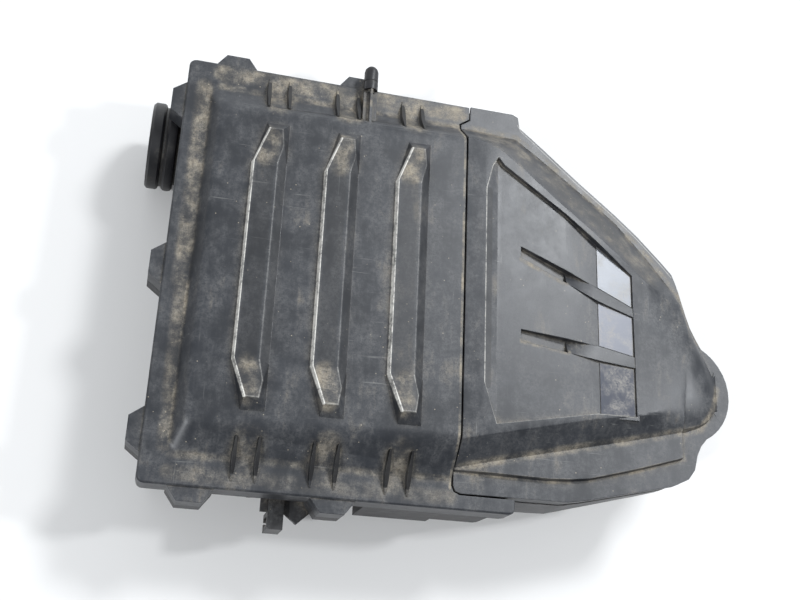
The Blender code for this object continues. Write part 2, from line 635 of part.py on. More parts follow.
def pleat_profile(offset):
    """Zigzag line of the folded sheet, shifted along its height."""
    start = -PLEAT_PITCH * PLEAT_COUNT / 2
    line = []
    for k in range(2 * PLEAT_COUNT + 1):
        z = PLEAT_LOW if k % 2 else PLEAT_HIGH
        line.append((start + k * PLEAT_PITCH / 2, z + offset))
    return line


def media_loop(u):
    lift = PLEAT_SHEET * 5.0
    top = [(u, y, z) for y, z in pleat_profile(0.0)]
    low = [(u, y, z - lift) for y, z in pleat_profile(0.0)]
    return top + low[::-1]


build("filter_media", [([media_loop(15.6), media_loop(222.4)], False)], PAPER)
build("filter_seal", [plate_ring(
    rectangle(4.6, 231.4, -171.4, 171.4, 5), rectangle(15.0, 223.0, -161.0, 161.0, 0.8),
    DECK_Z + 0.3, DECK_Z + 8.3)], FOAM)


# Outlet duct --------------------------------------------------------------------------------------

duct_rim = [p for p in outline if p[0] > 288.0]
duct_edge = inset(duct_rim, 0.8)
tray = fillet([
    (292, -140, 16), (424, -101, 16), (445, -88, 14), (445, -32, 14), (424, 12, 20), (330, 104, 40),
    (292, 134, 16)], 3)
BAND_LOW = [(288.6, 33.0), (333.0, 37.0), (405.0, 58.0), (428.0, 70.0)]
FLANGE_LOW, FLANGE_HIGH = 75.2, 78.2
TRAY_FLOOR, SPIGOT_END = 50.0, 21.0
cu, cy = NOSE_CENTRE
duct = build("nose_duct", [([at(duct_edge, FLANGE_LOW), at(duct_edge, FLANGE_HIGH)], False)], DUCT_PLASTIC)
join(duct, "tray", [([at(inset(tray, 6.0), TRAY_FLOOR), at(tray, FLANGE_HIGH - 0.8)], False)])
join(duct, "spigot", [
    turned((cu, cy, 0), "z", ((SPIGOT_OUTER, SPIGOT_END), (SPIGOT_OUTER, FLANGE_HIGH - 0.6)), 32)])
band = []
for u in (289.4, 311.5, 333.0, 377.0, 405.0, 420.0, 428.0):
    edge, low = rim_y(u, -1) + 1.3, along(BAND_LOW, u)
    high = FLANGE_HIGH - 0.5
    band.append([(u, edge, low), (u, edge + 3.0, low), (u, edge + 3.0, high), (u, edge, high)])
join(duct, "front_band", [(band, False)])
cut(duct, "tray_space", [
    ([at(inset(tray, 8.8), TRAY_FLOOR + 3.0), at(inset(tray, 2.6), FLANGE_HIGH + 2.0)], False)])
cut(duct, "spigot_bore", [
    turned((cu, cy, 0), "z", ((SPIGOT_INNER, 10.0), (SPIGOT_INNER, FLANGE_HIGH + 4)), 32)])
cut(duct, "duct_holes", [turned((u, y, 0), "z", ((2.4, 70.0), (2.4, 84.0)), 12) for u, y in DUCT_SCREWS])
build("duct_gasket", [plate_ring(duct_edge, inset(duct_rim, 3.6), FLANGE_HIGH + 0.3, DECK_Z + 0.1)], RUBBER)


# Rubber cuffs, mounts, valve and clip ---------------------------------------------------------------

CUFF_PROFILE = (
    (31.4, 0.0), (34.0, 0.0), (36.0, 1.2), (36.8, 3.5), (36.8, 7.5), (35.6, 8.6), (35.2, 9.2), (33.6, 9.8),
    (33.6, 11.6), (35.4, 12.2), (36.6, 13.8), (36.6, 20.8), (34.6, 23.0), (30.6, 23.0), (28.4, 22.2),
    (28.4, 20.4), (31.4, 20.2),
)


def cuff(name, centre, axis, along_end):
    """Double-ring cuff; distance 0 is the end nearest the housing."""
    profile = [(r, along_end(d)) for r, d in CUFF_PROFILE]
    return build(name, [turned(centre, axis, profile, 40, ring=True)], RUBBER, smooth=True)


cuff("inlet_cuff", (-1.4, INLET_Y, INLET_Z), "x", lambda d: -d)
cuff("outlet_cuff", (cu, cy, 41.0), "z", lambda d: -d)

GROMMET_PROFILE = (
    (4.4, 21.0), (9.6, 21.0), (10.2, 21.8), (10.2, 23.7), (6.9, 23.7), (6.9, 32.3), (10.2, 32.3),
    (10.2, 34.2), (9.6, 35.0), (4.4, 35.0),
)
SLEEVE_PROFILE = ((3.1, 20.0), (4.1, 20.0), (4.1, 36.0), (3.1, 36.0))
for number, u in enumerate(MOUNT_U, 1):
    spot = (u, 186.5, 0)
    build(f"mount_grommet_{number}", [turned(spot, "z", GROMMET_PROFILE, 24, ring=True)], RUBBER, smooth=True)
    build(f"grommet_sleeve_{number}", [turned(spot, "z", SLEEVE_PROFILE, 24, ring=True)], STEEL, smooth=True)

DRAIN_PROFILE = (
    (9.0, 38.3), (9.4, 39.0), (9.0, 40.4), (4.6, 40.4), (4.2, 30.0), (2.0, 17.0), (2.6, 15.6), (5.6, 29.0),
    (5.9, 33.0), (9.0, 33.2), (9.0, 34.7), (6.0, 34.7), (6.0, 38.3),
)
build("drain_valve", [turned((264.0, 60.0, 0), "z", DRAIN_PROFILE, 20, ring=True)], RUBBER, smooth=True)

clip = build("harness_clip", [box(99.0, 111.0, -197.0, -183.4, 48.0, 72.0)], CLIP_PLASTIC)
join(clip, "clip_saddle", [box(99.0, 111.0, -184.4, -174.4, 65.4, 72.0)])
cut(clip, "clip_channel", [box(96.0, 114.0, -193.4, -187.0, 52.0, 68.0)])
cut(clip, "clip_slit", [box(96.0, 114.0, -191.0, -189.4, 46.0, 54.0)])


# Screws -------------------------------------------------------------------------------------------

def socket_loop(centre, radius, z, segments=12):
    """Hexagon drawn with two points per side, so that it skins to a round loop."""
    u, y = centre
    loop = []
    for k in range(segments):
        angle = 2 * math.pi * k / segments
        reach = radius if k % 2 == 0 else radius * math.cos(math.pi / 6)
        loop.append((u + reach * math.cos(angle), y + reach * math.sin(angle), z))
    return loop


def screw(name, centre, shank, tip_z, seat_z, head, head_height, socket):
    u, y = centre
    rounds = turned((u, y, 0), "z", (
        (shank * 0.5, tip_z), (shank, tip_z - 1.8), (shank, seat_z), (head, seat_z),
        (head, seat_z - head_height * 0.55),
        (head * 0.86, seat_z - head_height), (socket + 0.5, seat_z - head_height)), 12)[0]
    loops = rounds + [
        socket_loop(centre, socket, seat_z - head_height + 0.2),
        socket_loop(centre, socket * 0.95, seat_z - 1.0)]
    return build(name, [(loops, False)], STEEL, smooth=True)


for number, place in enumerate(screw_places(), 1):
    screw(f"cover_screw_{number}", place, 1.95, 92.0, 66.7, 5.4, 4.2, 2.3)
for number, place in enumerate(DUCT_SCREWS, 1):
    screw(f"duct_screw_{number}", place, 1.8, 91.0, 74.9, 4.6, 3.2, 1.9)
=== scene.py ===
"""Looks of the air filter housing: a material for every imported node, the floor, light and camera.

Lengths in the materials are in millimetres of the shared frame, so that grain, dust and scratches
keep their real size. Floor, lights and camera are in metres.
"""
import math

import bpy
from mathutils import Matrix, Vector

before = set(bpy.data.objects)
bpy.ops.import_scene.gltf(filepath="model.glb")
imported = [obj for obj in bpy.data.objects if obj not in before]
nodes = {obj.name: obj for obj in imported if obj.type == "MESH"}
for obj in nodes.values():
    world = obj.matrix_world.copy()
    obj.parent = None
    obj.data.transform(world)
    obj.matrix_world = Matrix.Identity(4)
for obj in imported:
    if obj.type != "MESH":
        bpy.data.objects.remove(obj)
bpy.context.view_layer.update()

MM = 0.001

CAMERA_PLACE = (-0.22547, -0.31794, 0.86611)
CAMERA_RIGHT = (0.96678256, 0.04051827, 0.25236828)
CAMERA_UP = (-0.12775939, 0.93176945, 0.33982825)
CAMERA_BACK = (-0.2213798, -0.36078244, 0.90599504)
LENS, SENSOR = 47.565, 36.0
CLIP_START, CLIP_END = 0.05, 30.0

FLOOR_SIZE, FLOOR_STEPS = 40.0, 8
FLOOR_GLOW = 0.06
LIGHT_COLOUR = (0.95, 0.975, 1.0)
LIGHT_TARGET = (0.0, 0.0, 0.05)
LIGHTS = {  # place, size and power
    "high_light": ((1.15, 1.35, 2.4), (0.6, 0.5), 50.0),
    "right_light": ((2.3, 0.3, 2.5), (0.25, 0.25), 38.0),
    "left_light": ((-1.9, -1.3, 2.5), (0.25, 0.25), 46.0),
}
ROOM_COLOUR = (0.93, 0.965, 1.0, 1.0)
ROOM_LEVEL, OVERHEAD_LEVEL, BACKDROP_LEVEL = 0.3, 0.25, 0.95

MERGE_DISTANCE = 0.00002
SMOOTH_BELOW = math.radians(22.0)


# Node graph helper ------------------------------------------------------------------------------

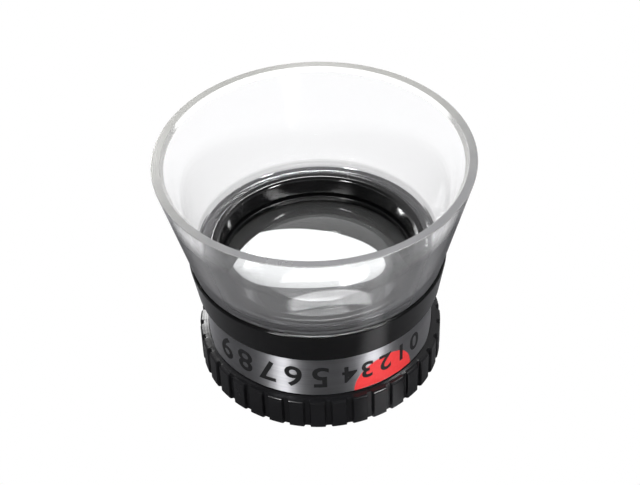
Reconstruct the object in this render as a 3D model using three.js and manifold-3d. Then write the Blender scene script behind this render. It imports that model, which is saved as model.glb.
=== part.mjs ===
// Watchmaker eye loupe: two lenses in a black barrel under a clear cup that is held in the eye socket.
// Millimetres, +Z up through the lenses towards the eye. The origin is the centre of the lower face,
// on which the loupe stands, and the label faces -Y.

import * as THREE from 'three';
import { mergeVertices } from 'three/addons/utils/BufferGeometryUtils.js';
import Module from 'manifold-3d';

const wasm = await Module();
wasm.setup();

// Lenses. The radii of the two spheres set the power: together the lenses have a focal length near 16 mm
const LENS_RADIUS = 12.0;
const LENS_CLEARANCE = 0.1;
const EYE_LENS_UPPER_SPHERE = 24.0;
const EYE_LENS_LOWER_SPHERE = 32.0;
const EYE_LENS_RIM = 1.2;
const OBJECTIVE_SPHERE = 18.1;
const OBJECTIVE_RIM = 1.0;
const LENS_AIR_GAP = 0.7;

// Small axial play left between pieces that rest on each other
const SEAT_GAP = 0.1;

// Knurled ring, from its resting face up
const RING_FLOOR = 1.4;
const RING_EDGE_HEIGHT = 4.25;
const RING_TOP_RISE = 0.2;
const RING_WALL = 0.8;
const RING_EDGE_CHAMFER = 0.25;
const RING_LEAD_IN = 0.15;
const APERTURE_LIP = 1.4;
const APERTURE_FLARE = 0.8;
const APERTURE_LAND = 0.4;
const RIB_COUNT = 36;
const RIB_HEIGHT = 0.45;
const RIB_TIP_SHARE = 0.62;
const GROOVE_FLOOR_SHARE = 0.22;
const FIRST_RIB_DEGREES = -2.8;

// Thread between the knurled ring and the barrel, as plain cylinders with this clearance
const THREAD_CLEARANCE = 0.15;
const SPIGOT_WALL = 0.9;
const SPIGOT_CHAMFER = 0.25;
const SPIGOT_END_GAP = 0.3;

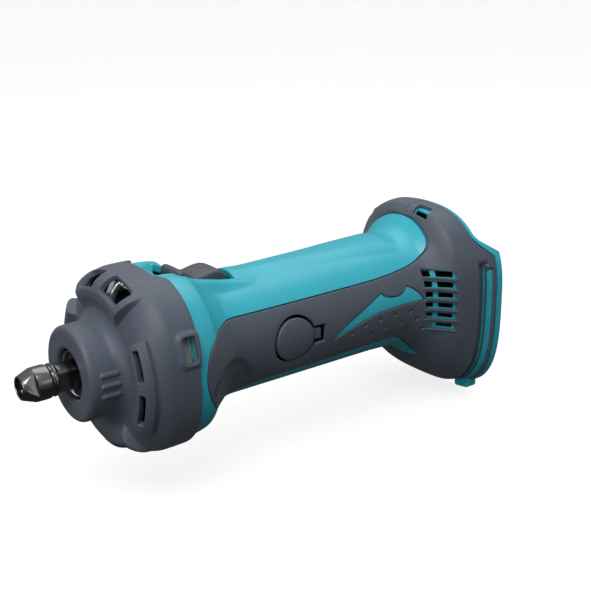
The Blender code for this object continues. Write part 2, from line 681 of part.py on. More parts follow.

> **Work to complete**
Give back exactly the material above from its opening line to the line bearing "# Outlet duct".

> **Exercise answer**
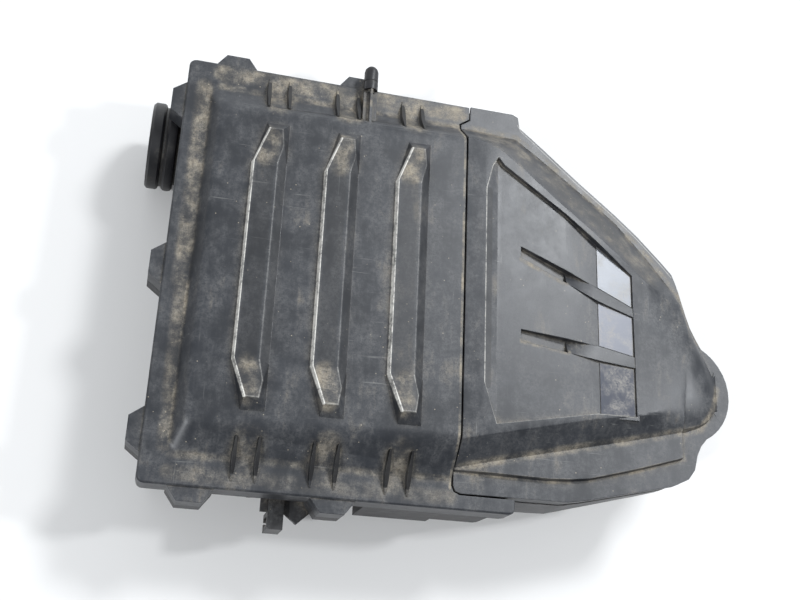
The Blender code for this object continues. Write part 2, from line 635 of part.py on. More parts follow.
def pleat_profile(offset):
    """Zigzag line of the folded sheet, shifted along its height."""
    start = -PLEAT_PITCH * PLEAT_COUNT / 2
    line = []
    for k in range(2 * PLEAT_COUNT + 1):
        z = PLEAT_LOW if k % 2 else PLEAT_HIGH
        line.append((start + k * PLEAT_PITCH / 2, z + offset))
    return line


def media_loop(u):
    lift = PLEAT_SHEET * 5.0
    top = [(u, y, z) for y, z in pleat_profile(0.0)]
    low = [(u, y, z - lift) for y, z in pleat_profile(0.0)]
    return top + low[::-1]


build("filter_media", [([media_loop(15.6), media_loop(222.4)], False)], PAPER)
build("filter_seal", [plate_ring(
    rectangle(4.6, 231.4, -171.4, 171.4, 5), rectangle(15.0, 223.0, -161.0, 161.0, 0.8),
    DECK_Z + 0.3, DECK_Z + 8.3)], FOAM)


# Outlet duct --------------------------------------------------------------------------------------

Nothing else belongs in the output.